* _Records with modeling code_
☆ ☆ ☆ ☆
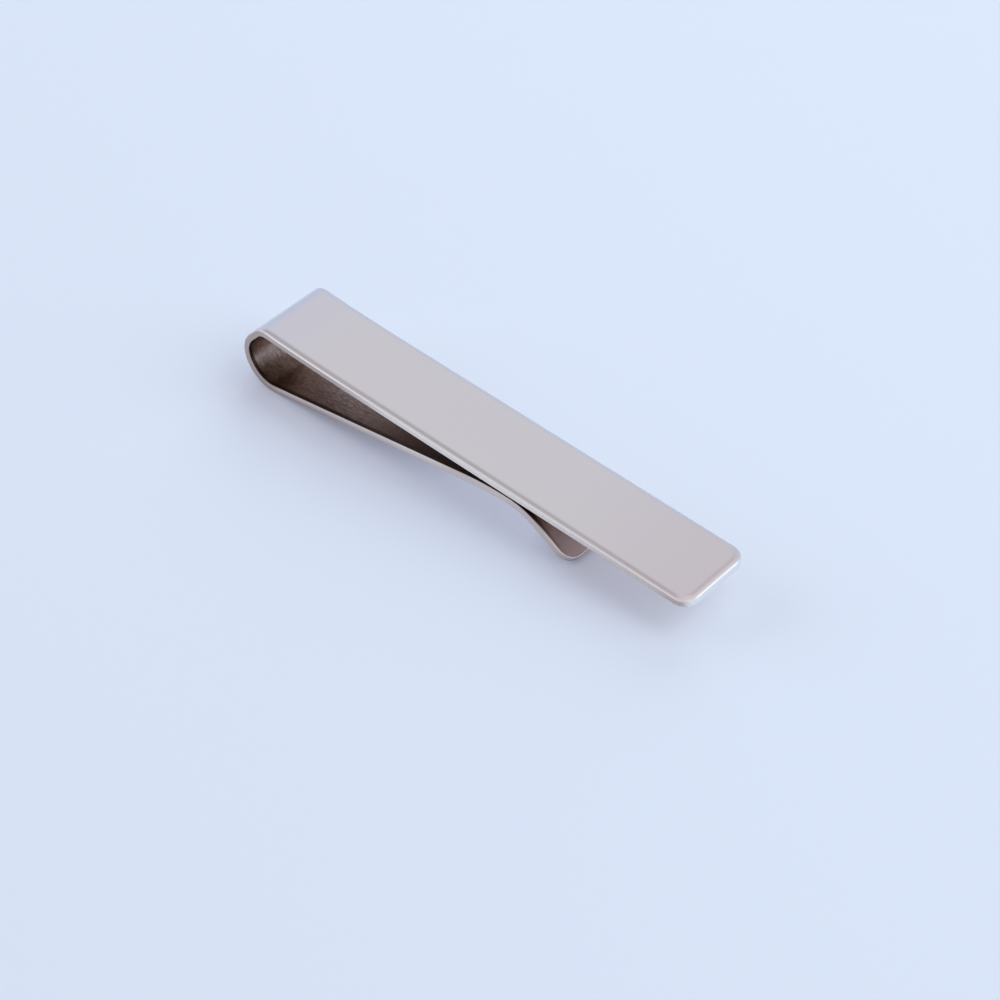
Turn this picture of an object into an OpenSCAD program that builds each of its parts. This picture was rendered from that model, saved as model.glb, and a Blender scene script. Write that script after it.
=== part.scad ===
// Tie clip of one springy metal strip, bent over into a flat front bar and a rear arm.
// The strip is drawn in seven lengths that follow one another along its inner face.
// It lies as it does on a table: on the lower bend and on the tip of the entry lip.
// +X runs from the bend to the free end, Y across the strip, +Z up.

/* [Strip] */
// Width of the strip
strip_w = 8; // [5:0.5:12]
// Thickness of the strip
strip_t = 0.85; // [0.6:0.05:1.4]
// Soft rounding along the outer edges of the front bar and the bend
edge_r = 0.4; // [0.1:0.05:0.5]
// Light deburring along the outer edges of the arm, crest and lip
rear_edge_r = 0.12; // [0.05:0.01:0.3]
// Radius of the corners at both free ends, seen from above
corner_r = 1.5; // [0.8:0.1:2.4]

/* [Front bar] */
// Straight length of the front bar
bar_l = 38.5; // [20:0.2:50]
// Length of the slight upward bow between the bar and the bend
bow_l = 10; // [4:0.5:14]
// Radius of that bow
bow_r = 240; // [120:10:600]

/* [Bend] */
// Inner radius of the upper bend
upper_r = 1.15; // [0.6:0.05:1.8]
// Slope of the short flank below the upper bend
flank_a = 50; // [35:1:60]
// Length of that flank
flank_l = 1.25; // [0.4:0.05:2]
// Inner radius of the lower bend
lower_r = 2.4; // [2:0.05:3.4]

/* [Rear arm] */
// Distance from the start of the upper bend to the grip crest
grip_x = 29.1; // [20:0.1:34]
// Gap left between the crest and the front bar
crest_gap = 0.1; // [0.05:0.05:0.4]
// Radius of the crest's long side, towards the bend
lead_r = 27; // [8:1:40]
// Radius of the crest's short side, towards the lip
crest_r = 6.4; // [2.5:0.1:10]
// Slope of the entry lip away from the front bar
lip_a = 30; // [15:1:40]
// Length of the entry lip
lip_l = 4.4; // [3:0.1:7]

/* [Hidden] */
metal = "#c6c3c8";
$fn = 360;

// Unit direction, and a point of the XZ plane moved along one
function dir(a) = [cos(a), sin(a)];
function along(p, a, l) = p + l * dir(a);

// Places are first worked out with the bar level, from the point on its underside where the bow starts
bow_a = bow_l / bow_r * 180 / PI;
bow_end = along([0, bow_r], -90 - bow_a, bow_r);

// The upper bend turns the strip down into the flank, and the lower bend turns it back to the right
upper_center = along(bow_end, 90 - bow_a, -upper_r);
flank_start = along(upper_center, 90 + flank_a, upper_r);
flank_end = along(flank_start, 180 + flank_a, flank_l);
lower_center = along(flank_end, 90 + flank_a, -lower_r);
lower_outer_r = lower_r + strip_t;

// The arm runs straight from the lower bend to the crest, tangent to both
crest = [bow_end.x + grip_x, -crest_gap];
lead_center = along(crest, 90, -lead_r);
crest_center = along(crest, 90, -crest_r);
arm_span = lead_center - lower_center;
arm_a = atan2(arm_span.y, arm_span.x) + asin((lower_r + lead_r) / norm(arm_span));
arm_start = along(lower_center, 270 + arm_a, lower_r);
arm_end = along(lead_center, 90 + arm_a, lead_r);
lip_start = along(crest_center, 90 - lip_a, crest_r);

// The table touches the lower bend and the deburred edge of the lip's tip
tip_edge = along(along(lip_start, -lip_a, lip_l - rear_edge_r), -90 - lip_a, strip_t - rear_edge_r);
rest_span = tip_edge - lower_center;
rest_a = atan2(rest_span.y, rest_span.x) + asin((lower_outer_r - rear_edge_r) / norm(rest_span));
bar_edge = [bar_l - edge_r, strip_t - edge_r];

// A place turned with the strip onto the table
function turned(p) = [p * dir(rest_a), p * dir(rest_a + 90)];
rest_z = turned(lower_center).y - lower_outer_r;
left_x = turned(lower_center).x - lower_outer_r;
right_x = turned(bar_edge).x + edge_r;

// The spring is hinged where the lower bend reaches furthest out
hinge_a = 180 + rest_a;
hinge_start = along(lower_center, hinge_a, lower_r);

// Lays the strip on the table, centred along X
module on_table() {
    translate([-(left_x + right_x) / 2, 0, -rest_z])
        rotate([0, rest_a, 0])
            color(metal)
                children();
}

// Starts a length of the strip at p on the inner face, with its X along angle a.
// Each length is drawn along +X there, with the inner face on Z 0 and the metal below it.
module at(p, a) {
    translate([p.x, 0, p.y])
        rotate([0, -a, 0])
            children();
}

// Draws a length of the strip backwards, along -X
module backwards() {
    mirror([1, 0, 0])
        children();
}

// What a rounding of radius r takes off an edge, with the rounding's center on the origin
module edge_cut(r) {
    difference() {
        square(2 * r);
        circle(r);
    }
}

// Cross-section of the strip with its outer edges rounded to r: X outwards from the inner face, Y across
module section(r) {
    difference() {
        translate([0, -strip_w / 2])
            square([strip_t, strip_w]);
        for (side = [0, 1])
            mirror([0, side])
                translate([strip_t - r, strip_w / 2 - r])
                    edge_cut(r);
    }
}

// Side view of a free end with its outer edge rounded to r: X to the edge, Y outwards
module end_profile(r) {
    difference() {
        square([corner_r, strip_t]);
        translate([corner_r - r, strip_t - r])
            edge_cut(r);
    }
}

// A straight length
module straight(l, r) {
    rotate([90, 0, 90])
        linear_extrude(height = l)
            rotate(-90)
                section(r);
}

// A bend through angle a towards the inner face
module bend(inner_r, a, r) {
    translate([0, 0, inner_r])
        rotate([90, 0, 0])
            rotate([0, 0, -90])
                rotate_extrude(angle = a)
                    translate([inner_r, 0])
                        section(r);
}

// A bend through angle a towards the outer face
module back_bend(face_r, a, r) {
    backwards()
        translate([0, 0, -face_r])
            rotate([90, 0, 0])
                rotate([0, 0, 90])
                    rotate_extrude(angle = a)
                        translate([face_r, 0])
                            mirror([1, 0])
                                section(r);
}

// A free end with rounded corners
module free_end(r) {
    mirror([0, 0, 1]) {
        for (side = [0, 1])
            mirror([0, side, 0])
                translate([0, strip_w / 2 - corner_r, 0])
                    rotate_extrude(angle = 90)
                        end_profile(r);
        rotate([90, 0, 0])
            linear_extrude(height = strip_w - 2 * corner_r, center = true)
                end_profile(r);
    }
}

// A straight length that ends in a free end, l in all
module free_length(l, r) {
    straight(l - corner_r, r);
    translate([l - corner_r, 0, 0])
        free_end(r);
}

// Flat face that shows on the tie
module front_bar() {
    on_table()
        at([0, 0], 180)
            backwards()
                free_length(bar_l, edge_r);
}

// Slight upward bow that leads from the bar into the bend
module bar_bow() {
    on_table()
        at([0, 0], 180)
            back_bend(bow_r, bow_a, edge_r);
}

// Upper bend and flank, down to the outermost line of the spring
module upper_bend() {
    on_table()
        at(flank_start, 180 + flank_a) {
            backwards()
                bend(upper_r, bow_a + flank_a, edge_r);
            straight(flank_l, edge_r);
            translate([flank_l, 0, 0])
                bend(lower_r, hinge_a - 90 - flank_a, edge_r);
        }
}

// Lower part of the spring, which the clip lies on
module lower_bend() {
    on_table()
        at(hinge_start, hinge_a + 90)
            bend(lower_r, 270 + arm_a - hinge_a, edge_r);
}

// Straight arm that rises towards the front bar
module rear_arm() {
    on_table()
        at(arm_start, arm_a)
            straight(norm(arm_end - arm_start), rear_edge_r);
}

// Crest that presses the cloth against the front bar
module grip_crest() {
    on_table()
        at(crest, 0) {
            backwards()
                back_bend(lead_r, arm_a, rear_edge_r);
            back_bend(crest_r, lip_a, rear_edge_r);
        }
}

// Lip that spreads the gap as the clip slides onto the cloth
module entry_lip() {
    on_table()
        at(lip_start, -lip_a)
            free_length(lip_l, rear_edge_r);
}

front_bar();
bar_bow();
upper_bend();
lower_bend();
rear_arm();
grip_crest();
entry_lip();
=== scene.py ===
"""Tie clip of one satin metal strip, lying on a pale floor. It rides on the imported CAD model."""

import math

import bpy
import numpy as np
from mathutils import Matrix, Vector


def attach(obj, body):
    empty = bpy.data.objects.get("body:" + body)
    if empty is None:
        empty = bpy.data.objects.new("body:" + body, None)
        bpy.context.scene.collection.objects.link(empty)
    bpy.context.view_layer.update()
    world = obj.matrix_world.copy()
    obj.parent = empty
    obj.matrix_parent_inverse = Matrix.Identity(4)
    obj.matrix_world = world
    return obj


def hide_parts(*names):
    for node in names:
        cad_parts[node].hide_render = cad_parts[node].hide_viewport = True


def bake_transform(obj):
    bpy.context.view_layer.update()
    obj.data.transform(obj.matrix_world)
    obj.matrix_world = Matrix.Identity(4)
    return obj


MM = 0.001
# Lengths below this, in millimetres, count as nothing
TINY = 1e-6

# The strip's sizes, in millimetres and degrees, the same as the CAD model's
STRIP_W = 8.0
STRIP_T = 0.85
EDGE_R = 0.4
REAR_EDGE_R = 0.12
CORNER_R = 1.5
BAR_L = 38.5
BOW_L = 10.0
BOW_R = 240.0
UPPER_R = 1.15
FLANK_A = 50.0
FLANK_L = 1.25
LOWER_R = 2.4
GRIP_X = 29.1
CREST_GAP = 0.1
LEAD_R = 27.0
CREST_R = 6.4
LIP_A = 30.0
LIP_L = 4.4

# Camera, fitted to the photograph: place in millimetres, turn in degrees, lens for a 36 mm sensor
CAMERA_PLACE = (116.441, -121.296, 153.877)
CAMERA_TURN = (46.9874, 1.6617, 41.8738)
CAMERA_LENS = 93.578
SENSOR_W = 36.0
# Nearest and furthest that it sees, in metres
CAMERA_REACH = (0.01, 20.0)

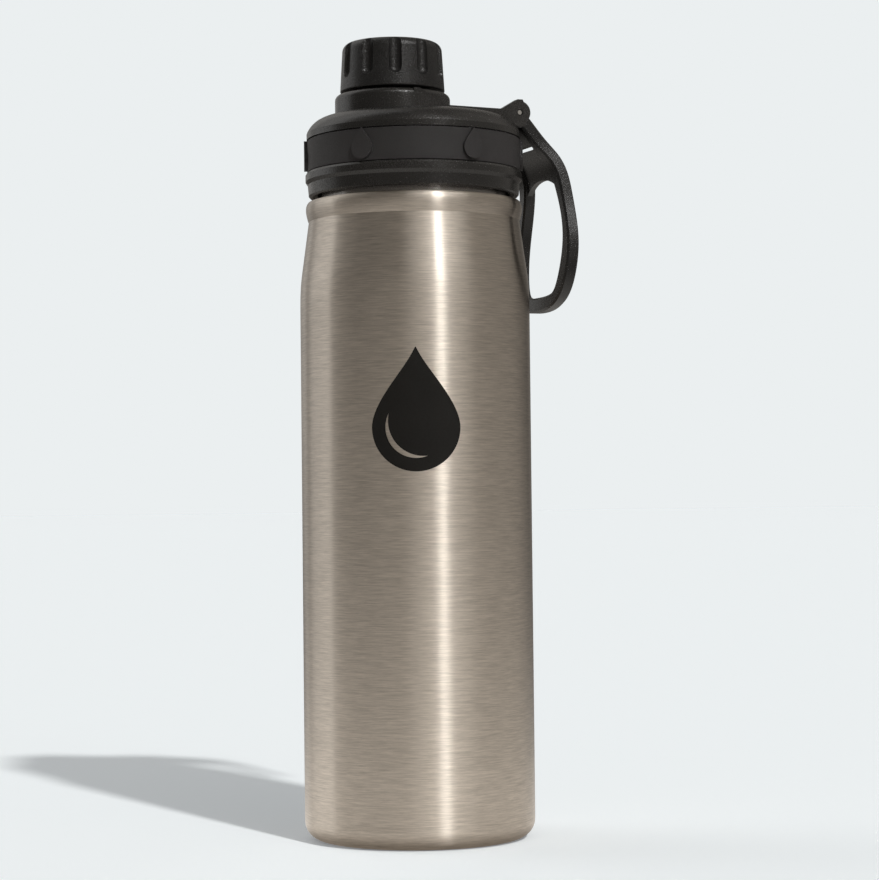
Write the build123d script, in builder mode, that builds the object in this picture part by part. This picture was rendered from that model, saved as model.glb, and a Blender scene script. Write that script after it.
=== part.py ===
☆ ☆ ☆ ☆
* _WHAT YOU WILL DO_
Extract verbatim only those lines that run from the line with "onto the cloth" to the line with "if empty is", inclusive.

* _TASK RESULT_
// Lip that spreads the gap as the clip slides onto the cloth
module entry_lip() {
    on_table()
        at(lip_start, -lip_a)
            free_length(lip_l, rear_edge_r);
}

front_bar();
bar_bow();
upper_bend();
lower_bend();
rear_arm();
grip_crest();
entry_lip();
=== scene.py ===
"""Tie clip of one satin metal strip, lying on a pale floor. It rides on the imported CAD model."""

import math

import bpy
import numpy as np
from mathutils import Matrix, Vector


def attach(obj, body):
    empty = bpy.data.objects.get("body:" + body)
    if empty is None:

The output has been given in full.